Choose $C>0$ (we’ll specify it later) and let $n \geq (10+C+R+D)^4$.
Let $m$ be the first integer such that $x_m > C/\sqrt{n}$ (if it doesn’t exist, we’re done). For $0 \leq k < m$, $|(x_{k+1}^{-2} -x_k^{-2}) -1/3| \leq DC^2/n$. Then $x_m^{-2}=n/z^2+m/3+u$ with $|u| \leq mDC^2/n$.
Suppose that $x^2 \geq y^2$, then take $C=R^2+1$.
Because $\operatorname{Re}(z^{-2}) \geq 0$, if $n \geq m$, we get $n/C^2 \geq |x_m^{-2}| \geq n/R^2-DC^2$. We get a contradiction for large enough $n$ (and the bound is explicit).
Suppose that $\rho=\frac{y^2-x^2}{(x^2+y^2)^2} > 1/3$. Then choose $C$ such that $\rho-1/C > 1/3$.
Again, we get, assuming that $m \leq n$, $n/C^2 \geq |x_m^{-2}| \geq n/|z|^2-m/3-DC^2 \geq n(\rho-1/3)-DC^2$. This is again a contradiction for (explicitly) large enough $n$.
So we’re left in the case where $x=ty$, $|t| < 1$ and $\frac{1-t^2}{(1+t^2)^2} \leq y^2/3$.
This implies in particular that $\frac{2|t|}{(1+t^2)^2} \geq sy^2/3$, for some explicit constant $0 < s< 1$.
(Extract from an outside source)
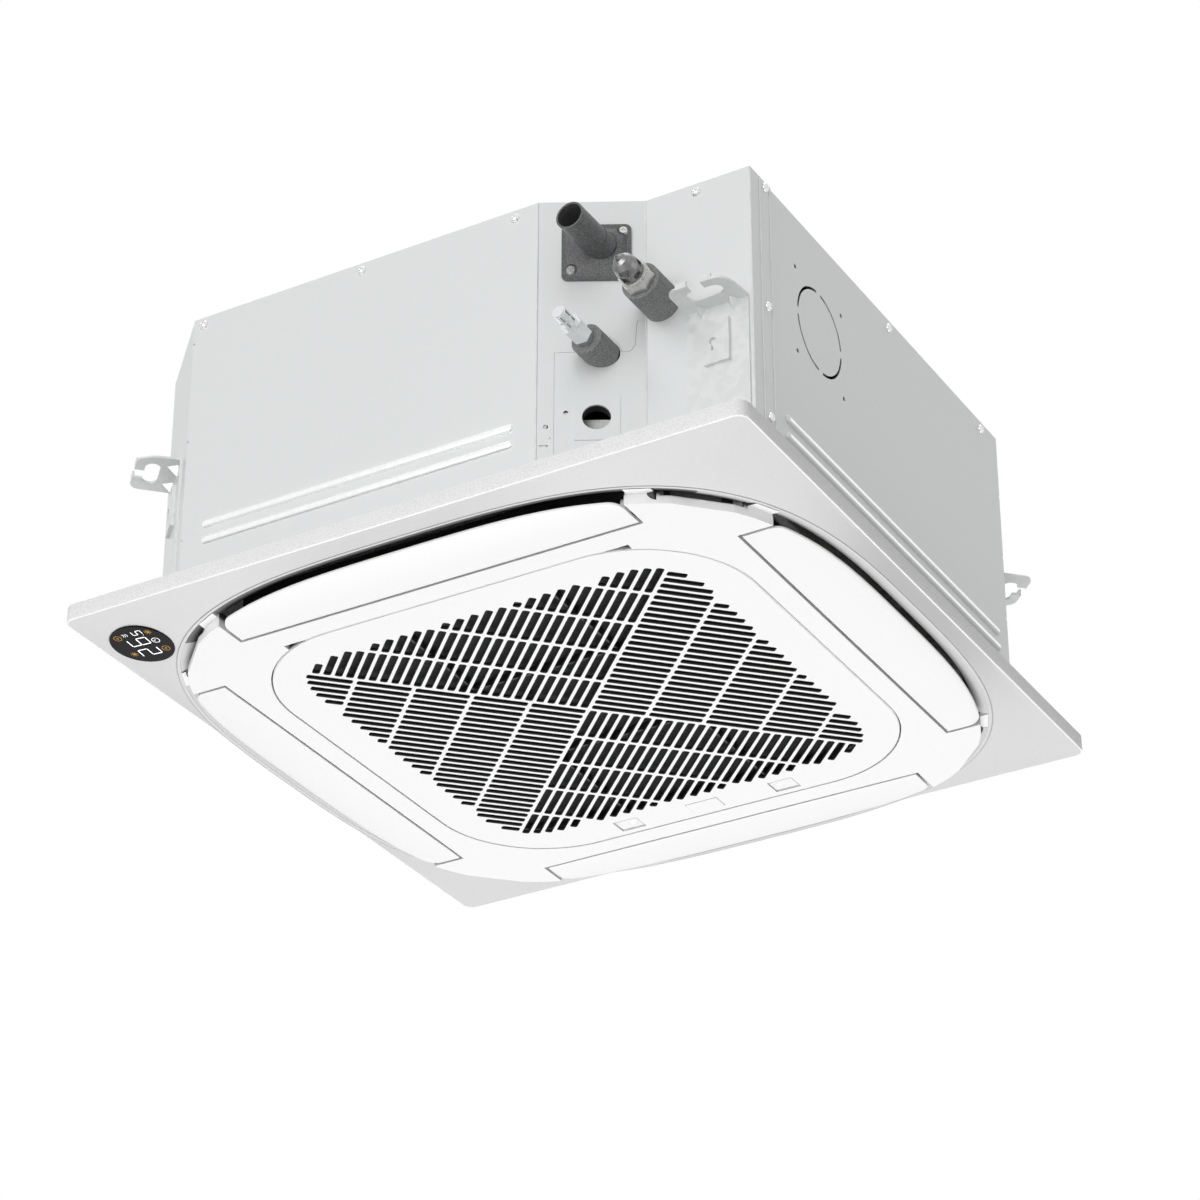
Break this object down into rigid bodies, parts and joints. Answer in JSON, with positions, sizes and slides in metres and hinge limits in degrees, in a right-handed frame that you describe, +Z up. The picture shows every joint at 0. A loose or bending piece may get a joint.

In particular, we get, assuming that $n \geq m$, $n/C^2 \geq |x_m^{-2}| \geq |\operatorname{Im}(n/z^2)|-DC^2 \geq n\cdot s -DC^2$. Take $C$ such that $1/C^2 < s/2$, and we get a contradiction when $n$ is (explicitly) large enough.